SUPPLIED MATERIAL –
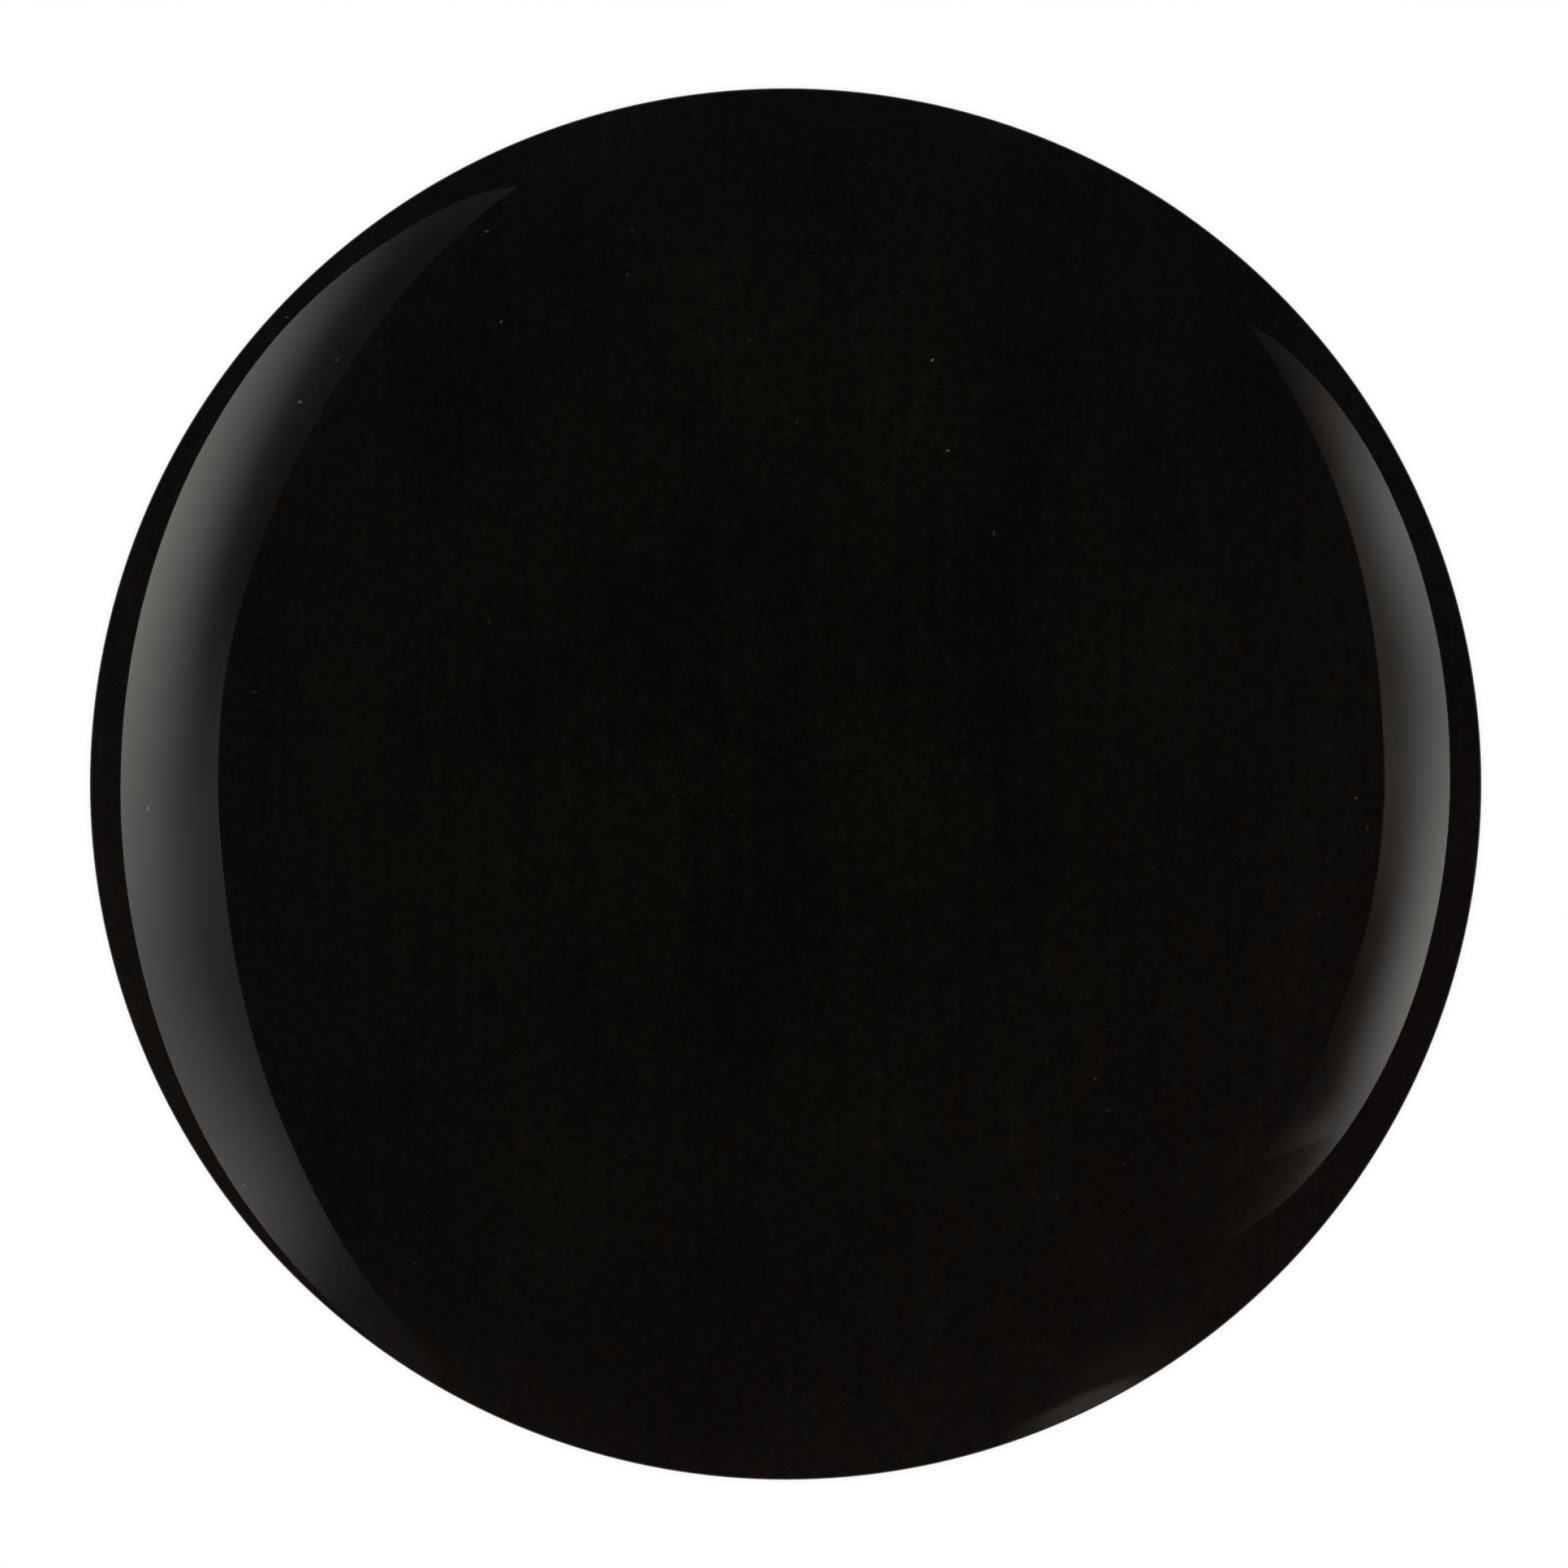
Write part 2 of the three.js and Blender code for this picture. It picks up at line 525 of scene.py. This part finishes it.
below = dome_and_corner(sizes["chip_blank"], HIDDEN_STEPS)
for node in FILMS:
    steps = FINE_STEPS if node == "top_coat" else HIDDEN_STEPS
    face = film_face(node, steps)
    finish, slot = FINISHES[node]
    film = revolve(node + "_film", [*face, *reversed(below)], finish)
    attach(film, "root")
    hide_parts(node)
    below = face

# %% [markdown]
# ## Dust in the gloss
#
# No brushed finish dries without a few nibs of dust in it. They are tiny flat grains, most of them lying
# the same way, as the brush left them. Specks in the material's noise would fall anywhere, while grains
# can be put where they belong. The ones that catch the eye are listed one by one, and the faint ones are
# dealt out at random with a fixed seed. Each place carries its grain's length and paleness as attributes.
# Geometry Nodes then turn it into a grain, which lies flat on the dome, because the dome's normal is the
# way from its centre, and gets a heading of its own.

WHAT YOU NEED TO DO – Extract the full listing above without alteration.

COMPLETE RESPONSE –
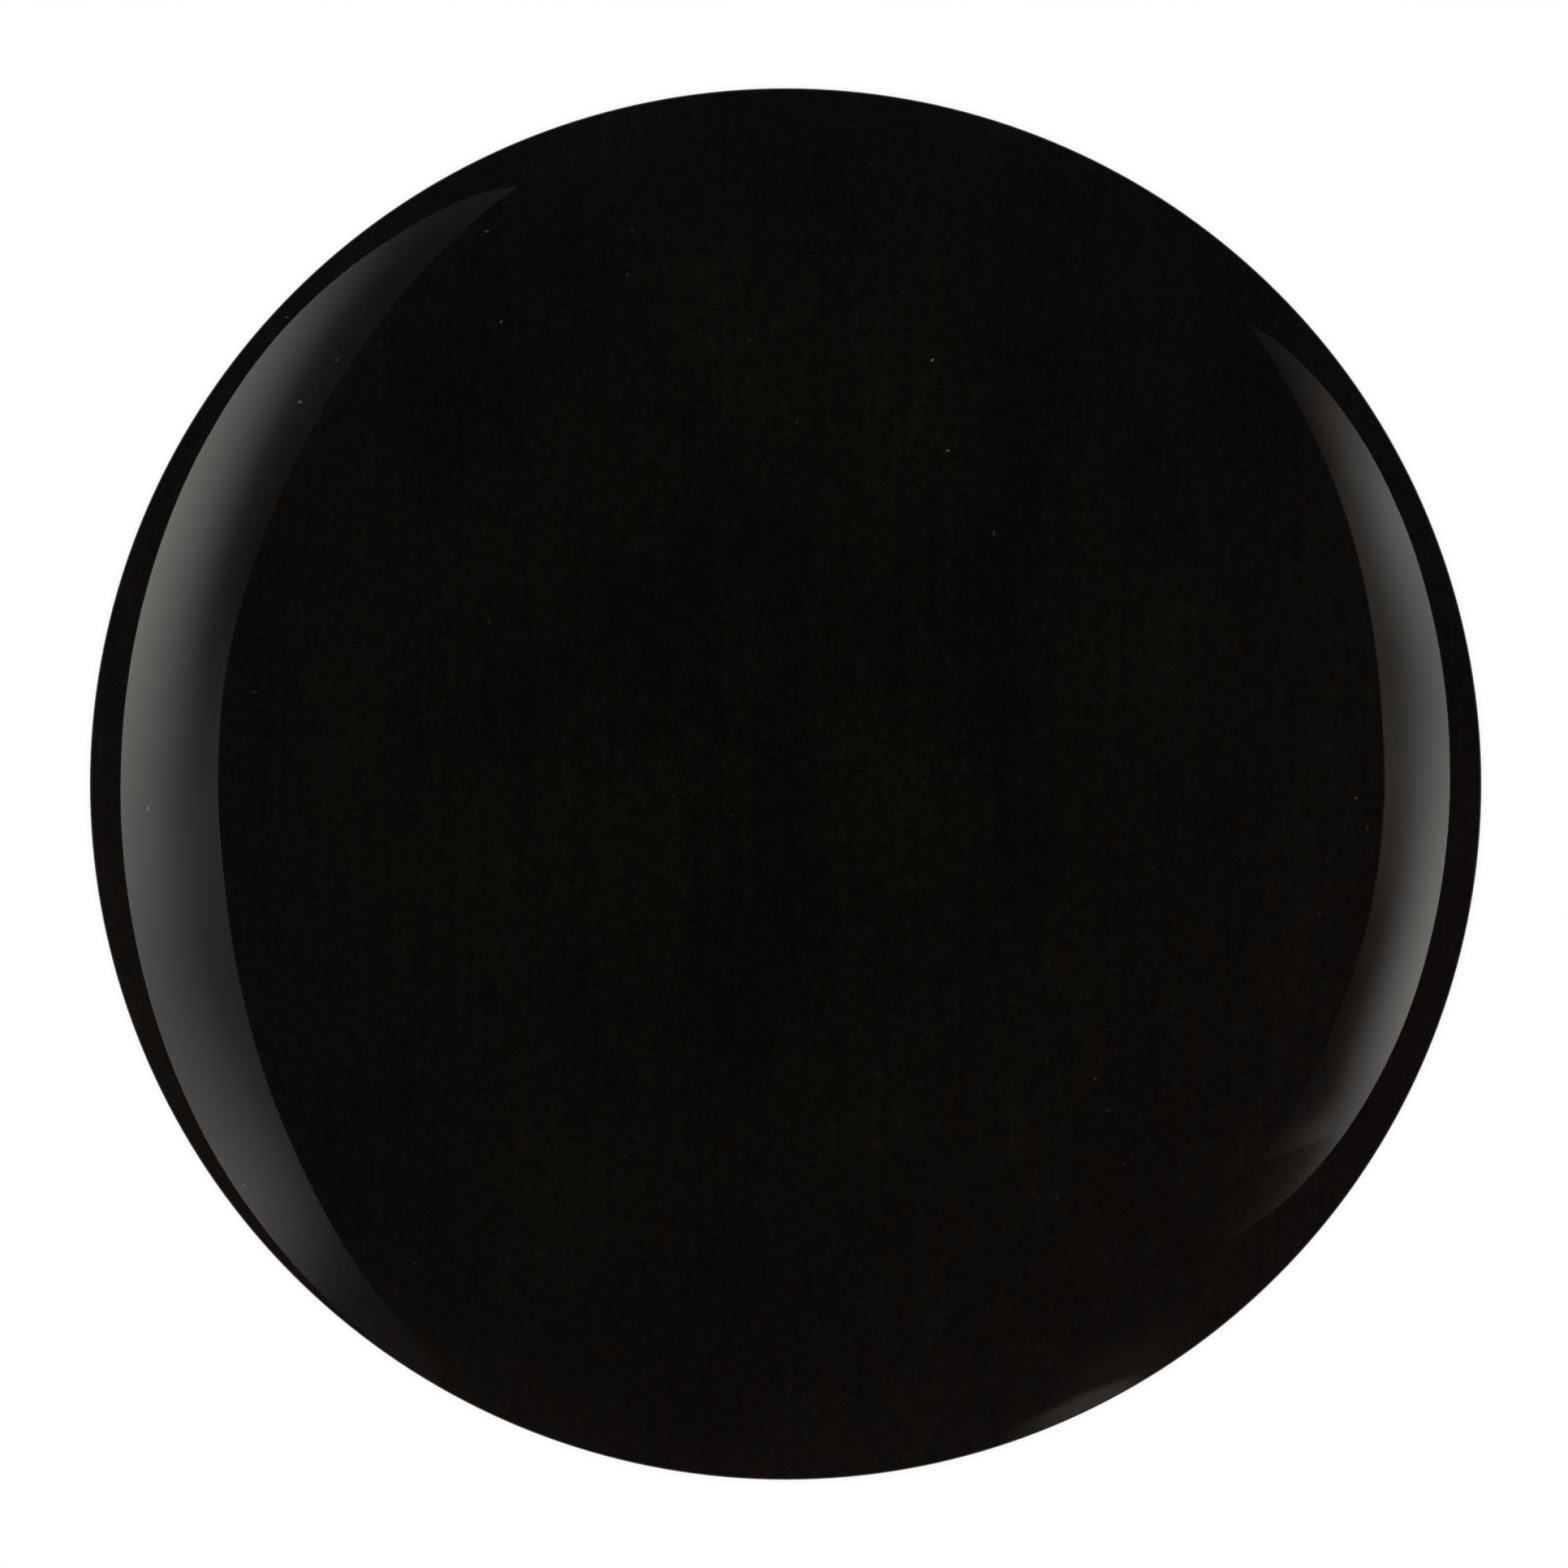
Write part 2 of the three.js and Blender code for this picture. It picks up at line 525 of scene.py. This part finishes it.
below = dome_and_corner(sizes["chip_blank"], HIDDEN_STEPS)
for node in FILMS:
    steps = FINE_STEPS if node == "top_coat" else HIDDEN_STEPS
    face = film_face(node, steps)
    finish, slot = FINISHES[node]
    film = revolve(node + "_film", [*face, *reversed(below)], finish)
    attach(film, "root")
    hide_parts(node)
    below = face

# %% [markdown]
# ## Dust in the gloss
#
# No brushed finish dries without a few nibs of dust in it. They are tiny flat grains, most of them lying
# the same way, as the brush left them. Specks in the material's noise would fall anywhere, while grains
# can be put where they belong. The ones that catch the eye are listed one by one, and the faint ones are
# dealt out at random with a fixed seed. Each place carries its grain's length and paleness as attributes.
# Geometry Nodes then turn it into a grain, which lies flat on the dome, because the dome's normal is the
# way from its centre, and gets a heading of its own.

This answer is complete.